• _OBJECTIVE_
Will you return, word for word, only the lines from the top of the data below down to and including the one with "constant_offset_displace=(pitch, 0, 0))"?
___ SUPPLIED MATERIAL ___
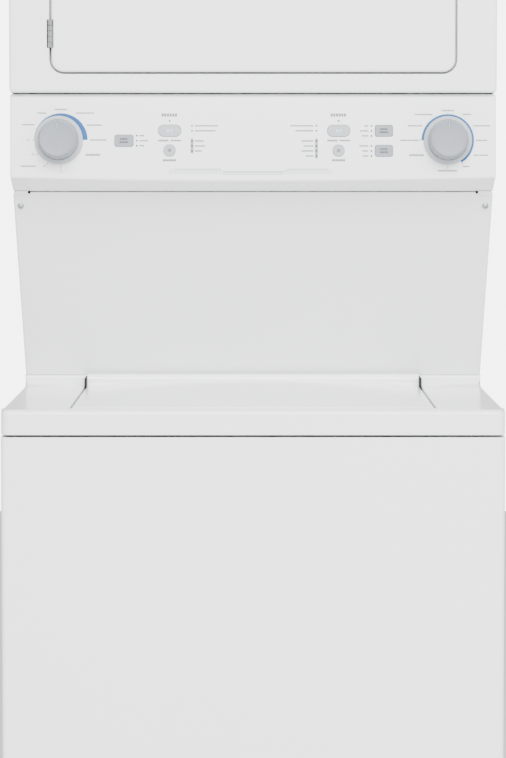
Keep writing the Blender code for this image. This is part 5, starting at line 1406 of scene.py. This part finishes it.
def legend(name, x, z, width, tall=0.0019, anchor=0):
    """A row of letter-like loops. anchor is -1 to start at x, 0 to centre on it, 1 to end there."""
    count = max(2, round(width / (tall * 0.92)))
    pitch = width / count
    left = x - width * (anchor + 1) / 2
    letter = printed(name, left, left + pitch * 0.72, z - tall / 2, z + tall / 2)
    pick(letter, "FACE", lambda c, way: abs(way.y) > 0.9)
    bpy.ops.mesh.inset(thickness=min(pitch * 0.72, tall) * 0.40)
    bpy.ops.mesh.delete(type="FACE")
    leave()
    pick(letter, "EDGE", lambda c, way: left + TINY < c.x < left + pitch * 0.72 - TINY
         and z - tall / 2 + TINY < c.z < z + tall / 2 - TINY and abs(way.y) < 0.1)
    bpy.ops.mesh.bridge_edge_loops()
    leave()
    return apply(letter, "ARRAY", count=count, use_relative_offset=False, use_constant_offset=True,
                 constant_offset_displace=(pitch, 0, 0))


def numeral(name, text, x, z, tall):
    """A printed number, as a mesh in the plane of the face."""
    bpy.ops.object.select_all(action="DESELECT")
    bpy.ops.object.text_add(location=(0, 0, 0))
    ob = bpy.context.object
    ob.data.body = text
    ob.data.size = tall * 1.4
    ob.data.align_x = "CENTER"
    ob.data.align_y = "CENTER"
    ob.data.extrude = (INK + SUNK) / 2
    ob.rotation_euler = (math.pi / 2, 0, 0)
    ob.location = (x, FACE_Y + (SUNK - INK) / 2, z)
    bpy.ops.object.convert(target="MESH")
    ob = bpy.context.object
    bpy.ops.object.transform_apply(location=True, rotation=True, scale=True)
    ob.name = ob.data.name = name
    return face_out(ob)


def arc_strip(name, x, z, inner, outer, start, stop, steps=48):
    """A printed arc of its own width at each end: inner and outer are (radius, x shift) pairs."""
    (r0, s0), (r1, s1) = inner, outer
    points = []
    for k in range(steps + 1):
        a = math.radians(start + (stop - start) * k / steps)
        points.append((x + s1 + r1 * math.cos(a), FACE_Y - INK, z + r1 * math.sin(a)))
    for k in range(steps, -1, -1):
        a = math.radians(start + (stop - start) * k / steps)
        points.append((x + s0 + r0 * math.cos(a), FACE_Y - INK, z + r0 * math.sin(a)))
    ob = draw_section(name, points, fill=True)
    pick(ob, "FACE")
    bpy.ops.mesh.extrude_region_move(TRANSFORM_OT_translate={"value": (0, INK + SUNK, 0)})
    leave()
    return face_out(ob)


def tick(name, x, z, angle, near_r, far_r, wide=0.0006):
    """A radial tick mark beside a dial, at an angle in degrees from the right."""
    ob = printed(name, x + near_r, x + far_r, z - wide / 2, z + wide / 2)
    return tip(ob, -math.radians(angle), (x, FACE_Y, z), "Y")


def print_all(name, ink, slot, parts):
    """Joins printed parts, tips them onto the face and finishes them as one piece."""
    ob = join(name, *parts)
    on_face(ob)
    return done(ob, ink, INK_BODY, slot)


# %% [markdown]
# The blue arc beside each dial spans the automatic cycles. On the dryer it is a half circle that
# is thin on the left and thick on the right, because its two edges have different middles. On the
# washer it goes on round the right side. A paler line of ice-blue ink lies outside each.

# %% Dial arcs and ticks
DRYER_DIAL = (knob_x["dryer_knob"] + 0.0030, KNOB_Z["dryer_knob"])
WASHER_DIAL = (knob_x["washer_knob"], KNOB_Z["washer_knob"])
dryer_arc = arc_strip("dryer_arc", *DRYER_DIAL, (0.0318, -0.0012), (0.0376, 0.0), 0, 180)
washer_arc = arc_strip("washer_arc", *WASHER_DIAL, (0.0320, 0.0), (0.0370, 0.0), -58, 180, 64)
print_all("printed_dryer_cycle_arc", ink_blue, "console_plastic", [dryer_arc])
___
• _THE COMPLETED TASK_
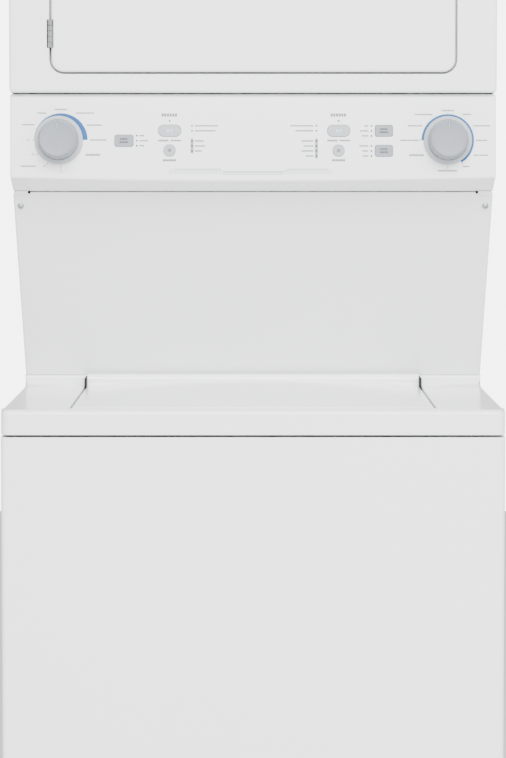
Keep writing the Blender code for this image. This is part 5, starting at line 1406 of scene.py. This part finishes it.
def legend(name, x, z, width, tall=0.0019, anchor=0):
    """A row of letter-like loops. anchor is -1 to start at x, 0 to centre on it, 1 to end there."""
    count = max(2, round(width / (tall * 0.92)))
    pitch = width / count
    left = x - width * (anchor + 1) / 2
    letter = printed(name, left, left + pitch * 0.72, z - tall / 2, z + tall / 2)
    pick(letter, "FACE", lambda c, way: abs(way.y) > 0.9)
    bpy.ops.mesh.inset(thickness=min(pitch * 0.72, tall) * 0.40)
    bpy.ops.mesh.delete(type="FACE")
    leave()
    pick(letter, "EDGE", lambda c, way: left + TINY < c.x < left + pitch * 0.72 - TINY
         and z - tall / 2 + TINY < c.z < z + tall / 2 - TINY and abs(way.y) < 0.1)
    bpy.ops.mesh.bridge_edge_loops()
    leave()
    return apply(letter, "ARRAY", count=count, use_relative_offset=False, use_constant_offset=True,
                 constant_offset_displace=(pitch, 0, 0))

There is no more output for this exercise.